Robustness enhancement of deep reinforcement learning-based traffic signal control model via structure compression

In recent years, deep reinforcement learning (DRL) has found extensive applications in the field of traffic signal control (TSC). However, many studies have demonstrated the vulnerabilities of DRL-based models exposed to abnormal data, which can lead to wrong knowledge representation. In this paper, an Integrated Structure and Robustness Enhancement framework is proposed, consisting of a Robust Distillation module and a Structure Compression module. Firstly, abnormal traffic flow data are utilized as training inputs generate a Poisoned Model, serving as a means to analyze potential data security threats. Secondly, the Robust Distillation module, which adopts a macro-level perspective, uses the latent knowledge in the hidden of the Poisoned Model as the distillation target. Small-gradient distillation is then performed by constructing a robust distillation loss function with temperature, through which wrong knowledge in the Poisoned Model is suppressed.

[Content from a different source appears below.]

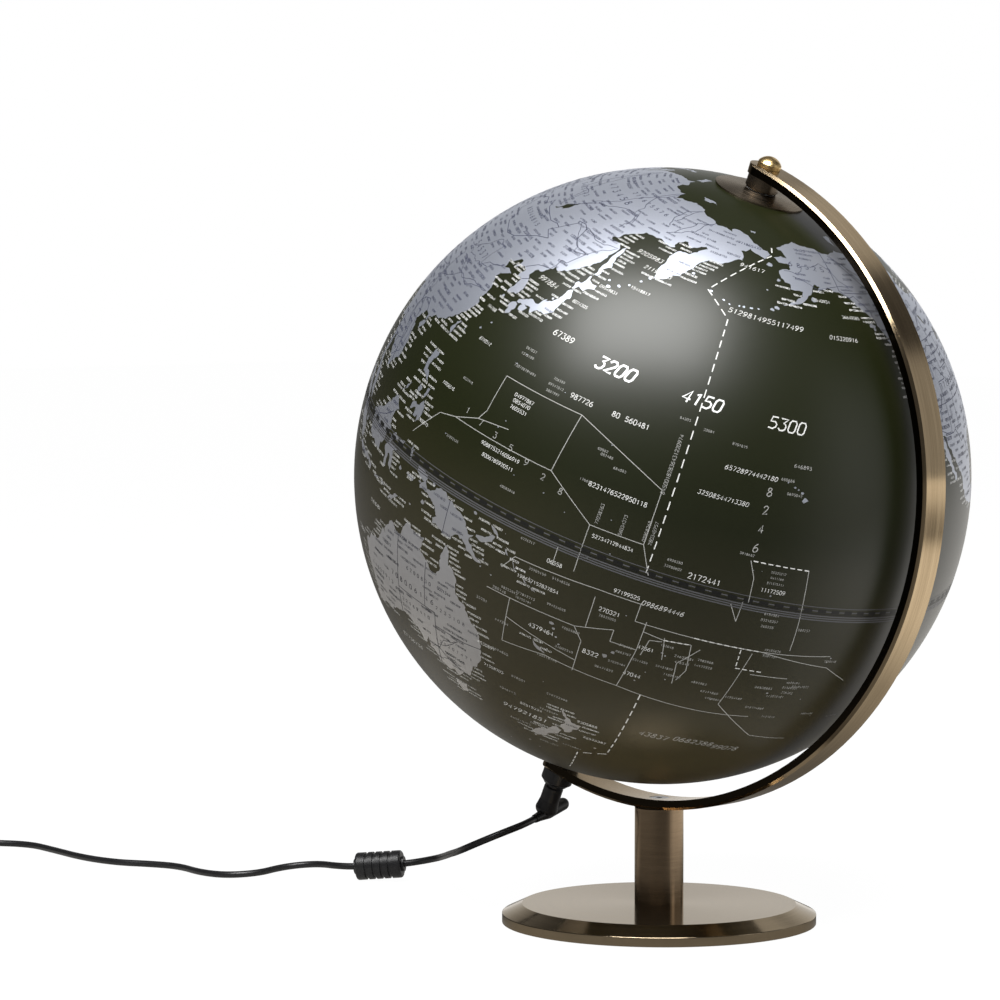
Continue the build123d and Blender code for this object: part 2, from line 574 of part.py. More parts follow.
def ferrite_case():
    """The whole case: rounded ends, grooves between ribs, a neck at each end, a hollow for the core."""
    half = FERRITE_CASE_LENGTH / 2
    body = rod(FERRITE_CASE_RADIUS, -half, half)
    body = fillet(body.edges().filter_by(GeomType.CIRCLE), FERRITE_EDGE)
    for i in range(FERRITE_RIB_COUNT + 1):
        middle = (i - FERRITE_RIB_COUNT / 2) * FERRITE_RIB_PITCH
        low, high = middle - FERRITE_GROOVE_WIDTH / 2, middle + FERRITE_GROOVE_WIDTH / 2
        body -= tube(FERRITE_CASE_RADIUS + 1, FERRITE_CASE_RADIUS - FERRITE_GROOVE_DEPTH, low, high)
    neck_end = ferrite_length() / 2 - FERRITE_MOUTH
    body += rod(FERRITE_NECK_RADIUS, -neck_end, neck_end)
    hollow = rod(FERRITE_CORE_RADIUS + FERRITE_FIT, -FERRITE_CORE_LENGTH / 2 - FERRITE_FIT,
                 FERRITE_CORE_LENGTH / 2 + FERRITE_FIT)
    return body - hollow - rod(CORD_RADIUS + FERRITE_FIT, -FERRITE_CASE_LENGTH, FERRITE_CASE_LENGTH)


def ferrite_half(side):
    """The half of the case above (+1) or below (-1) the lead."""
    size = 2 * FERRITE_CASE_LENGTH
    # The plane's Y points down, because its Z runs down the lead and its X is level.
    down = 1 if ferrite_plane().y_dir.Z < 0 else -1
    keep = Pos(0, -side * down * size / 2, 0) * Box(size, size, size)
    return placed(ferrite_plane(), ferrite_case() & keep)


def ferrite_core():
    half = FERRITE_CORE_LENGTH / 2
    return placed(ferrite_plane(), tube(FERRITE_CORE_RADIUS, FERRITE_CORE_BORE, -half, half))


def cord_in_ferrite():
    return placed(ferrite_plane(), rod(CORD_RADIUS, -ferrite_length() / 2, ferrite_length() / 2))


def cord_coil():
    """The outer shape of the wound length."""
    height = COIL_LAYERS * CORD_DIAMETER
    ring = tube(COIL_MIDDLE_RADIUS + COIL_WIDTH / 2, COIL_MIDDLE_RADIUS - COIL_WIDTH / 2, 0, height)
    ring = fillet(ring.edges().filter_by(GeomType.CIRCLE), COIL_EDGE)
    return Pos(*COIL_CENTRE, COIL_CLEARANCE) * ring


def coil_tie():
    """The band round the coil's turns at one place."""
    height = COIL_LAYERS * CORD_DIAMETER + 2 * TIE_FIT
    width = COIL_WIDTH + 2 * TIE_FIT + 0.6
    band = Box(width + 2 * TIE_WALL, TIE_WIDTH, height + 2 * TIE_WALL) - Box(width, 2 * TIE_WIDTH, height)
    middle = COIL_CLEARANCE + COIL_LAYERS * CORD_DIAMETER / 2
    return Pos(*COIL_CENTRE, middle) * Rot(0, 0, TIE_ANGLE) * Pos(COIL_MIDDLE_RADIUS - 0.1, 0, 0) * band


# ---------------------------------------------------------------- power adapter
# On its own axes the lead meets the relief at the origin's side and the length runs along X.
def adapter_place(shape):
    """The shape turned and moved to where the lead ends."""
    end = ADAPTER_ROUTE[-1]
    return Pos(end[0], end[1], 0) * Rot(0, 0, ADAPTER_TURN) * shape


def adapter_shell():
    """The adapter's hollow case, whole, lying on its back."""
    middle = ADAPTER_RELIEF_LENGTH + ADAPTER_LENGTH / 2
    block = Pos(middle, 0, ADAPTER_HEIGHT / 2) * Box(ADAPTER_LENGTH, ADAPTER_WIDTH, ADAPTER_HEIGHT)
    block = fillet(block.edges(), ADAPTER_EDGE)
    boss = Pos(middle, 0, ADAPTER_HEIGHT) * Box(PIN_BOSS_WIDTH, PIN_BOSS_LENGTH, 2 * PIN_BOSS_HEIGHT)
    boss = fillet(boss.edges().filter_by(Axis.Z), PIN_BOSS_WIDTH / 2 - 0.1)
    walls = 2 * ADAPTER_WALL
    hollow = Box(ADAPTER_LENGTH - walls, ADAPTER_WIDTH - walls, ADAPTER_HEIGHT - walls)
    return block + boss - Pos(middle, 0, ADAPTER_HEIGHT / 2) * hollow


def adapter_half(bottom, top):
    """The part of the case between two heights, with the holes for the pins."""
    slab = Pos(0, 0, (bottom + top) / 2) * Box(4 * ADAPTER_LENGTH, 2 * ADAPTER_WIDTH, top - bottom)
    middle = ADAPTER_RELIEF_LENGTH + ADAPTER_LENGTH / 2
    half = adapter_shell() & slab
    for y in pin_places():
        half -= Pos(middle, y, ADAPTER_HEIGHT) * Cylinder(MAINS_PIN_RADIUS + JOINT_GAP, ADAPTER_HEIGHT / 2)
    return adapter_place(half)


def pin_places():
    return (-MAINS_PIN_SPACING / 2, MAINS_PIN_SPACING / 2)


def adapter_pins():
    """The two round mains pins with ball ends, standing up from the boss."""
    tip = ADAPTER_HEIGHT + PIN_BOSS_HEIGHT + MAINS_PIN_LENGTH - MAINS_PIN_RADIUS
    pin = rod(MAINS_PIN_RADIUS, ADAPTER_HEIGHT - ADAPTER_WALL, tip)
    pin += Pos(0, 0, tip) * Sphere(MAINS_PIN_RADIUS)
    middle = ADAPTER_RELIEF_LENGTH + ADAPTER_LENGTH / 2
    return adapter_place(Compound(children=[Pos(middle, y, 0) * pin for y in pin_places()]))


def adapter_relief():
    """The tapered strain relief on the adapter's end."""
    cone = spun([
        (0, 0), (CORD_RADIUS + 0.5, 0), (ADAPTER_RELIEF_RADIUS, ADAPTER_RELIEF_LENGTH),
        (0, ADAPTER_RELIEF_LENGTH),
    ])
    return adapter_place(Pos(0, 0, ADAPTER_ROUTE[-1][2]) * Rot(0, 90, 0) * cone)


def parts():
    """Every piece by its name."""
    return {
        "base_cover": base_cover(),
        "base_weight": base_weight(),
        "base_pad": rod(PAD_RADIUS, 0, PAD_THICKNESS),
        "base_bolt": base_bolt(),
        "base_washer": tube(BASE_WASHER_RADIUS, BASE_BOLT_RADIUS + COVER_FIT, WASHER_BOTTOM, WASHER_TOP),
        "column": column(),
        "column_foot_insert": column_foot_insert(),
        "column_head_insert": column_head_insert(),
        "meridian_arc": meridian_arc(),
        "arc_screw": arc_screw(),
        "finial_nut": placed(NORTH, finial_nut()),
        "north_pin": placed(NORTH, north_pin()),
        "pin_clip": placed(NORTH, pin_clip()),
        "north_spacer": placed(NORTH, north_spacer()),
        "north_collar": placed(NORTH, north_collar()),
        "south_housing": placed(SOUTH, south_housing()),
        "jack_nut": placed(SOUTH, jack_nut()),
        "dc_jack": placed(SOUTH, dc_jack()),
        "lamp_stem": placed(NORTH, lamp_stem()),
        "led_board": placed(NORTH, led_board()),
        "led_chips": placed(NORTH, led_chips()),
        "led_diffuser": placed(NORTH, led_diffuser()),
        "lamp_leads": placed(NORTH, lamp_leads()),
        "upper_hemisphere": placed(NORTH, hemisphere(NORTH_HOLE_RADIUS)),
        "lower_hemisphere": placed(SOUTH, hemisphere(SOUTH_HOLE_RADIUS)),
        "equator_ring": placed(NORTH, equator_ring()),
        "north_cap": placed(NORTH, north_cap()),
        "north_bush": placed(NORTH, bush(NORTH_HOLE_RADIUS, NORTH_SEAT, PIN_RADIUS)),
        "south_bush": placed(SOUTH, bush(SOUTH_HOLE_RADIUS, SOUTH_SEAT, HOUSING_PIVOT_RADIUS)),
        "plug_body": plug_body(),
        "plug_barrel": placed(SOUTH, plug_barrel()),
        "cord_run_a": cord(HANGING_ROUTE),
        "cord_in_ferrite": cord_in_ferrite(),
        "ferrite_case_top": ferrite_half(1),
        "ferrite_case_bottom": ferrite_half(-1),
        "ferrite_core": ferrite_core(),
        "cord_run_b": cord(TABLE_ROUTE),
        "cord_coil": cord_coil(),
        "coil_tie": coil_tie(),
        "cord_run_c": cord(ADAPTER_ROUTE),
        "adapter_relief": adapter_relief(),
        "adapter_body": adapter_half(0, ADAPTER_SPLIT_HEIGHT),
        "adapter_cover": adapter_half(ADAPTER_SPLIT_HEIGHT, 2 * ADAPTER_HEIGHT),
        "adapter_pins": adapter_pins(),
    }


if __name__ == "__main__":
    os.makedirs("parts", exist_ok=True)
    for name, shape in parts().items():
        export_step(shape, f"parts/{name}.step")
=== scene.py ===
import json
import math
import random

import bpy
import numpy
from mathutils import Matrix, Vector
from mathutils.geometry import delaunay_2d_cdt


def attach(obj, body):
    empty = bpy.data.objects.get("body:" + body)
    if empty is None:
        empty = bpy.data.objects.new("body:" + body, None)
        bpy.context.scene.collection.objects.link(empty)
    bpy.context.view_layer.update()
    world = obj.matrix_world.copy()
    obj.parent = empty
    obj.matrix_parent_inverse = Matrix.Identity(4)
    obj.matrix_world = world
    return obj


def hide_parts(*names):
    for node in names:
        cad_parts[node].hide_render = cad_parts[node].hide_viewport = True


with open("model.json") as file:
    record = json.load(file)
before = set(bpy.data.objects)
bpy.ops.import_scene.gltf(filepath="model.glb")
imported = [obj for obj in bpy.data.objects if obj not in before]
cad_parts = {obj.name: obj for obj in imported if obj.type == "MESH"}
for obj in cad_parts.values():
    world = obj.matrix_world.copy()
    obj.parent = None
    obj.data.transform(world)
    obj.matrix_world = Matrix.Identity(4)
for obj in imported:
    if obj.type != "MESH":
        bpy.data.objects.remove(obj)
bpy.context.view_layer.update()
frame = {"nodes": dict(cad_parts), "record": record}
MM = 0.001
rng = random.Random(7)

# ---------------------------------------------------------------- the ball's own geography
spin = frame["record"]["behaviour"]["joints"][0]
CENTRE = Vector(spin["pos_m"])
POLE = Vector(spin["axis"]).normalized()
NOON = Vector((POLE.z, 0, -POLE.x))
EAST = POLE.cross(NOON)
RADIUS = 0.150
DEGREE = math.radians(1) * RADIUS
MERIDIAN_LONGITUDE = -128.4  # the longitude that lies under the arc at rest
NORTH_HOLE = 0.007
SOUTH_HOLE = 0.011
HOLE_SIDES = 48
GRID_SPACING = 0.0046
GRID_SOUTH, GRID_NORTH = -85.3, 86.9
GOLDEN_TURN = 137.50776405
INK_LIFT = 0.00004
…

Furthermore, the Structure Compression module, taking a micro-level perspective, conducts layer-wise quantification of redundant neurons in the robust student model and eliminates the abnormal parameters associated with abnormal data through iterative pruning of these redundant structures. Finally, streamlined and high-performance Enhancement Model is generated, containing only the minimum number neurons required. Experimental results demonstrate that the Integrated Structure and Robustness Enhancement framework effectively compresses the structure of the Poisoned Model, achieving minimal performance degradation and efficiently enhancing robustness compared to the Poisoned Model when exposed to abnormal data.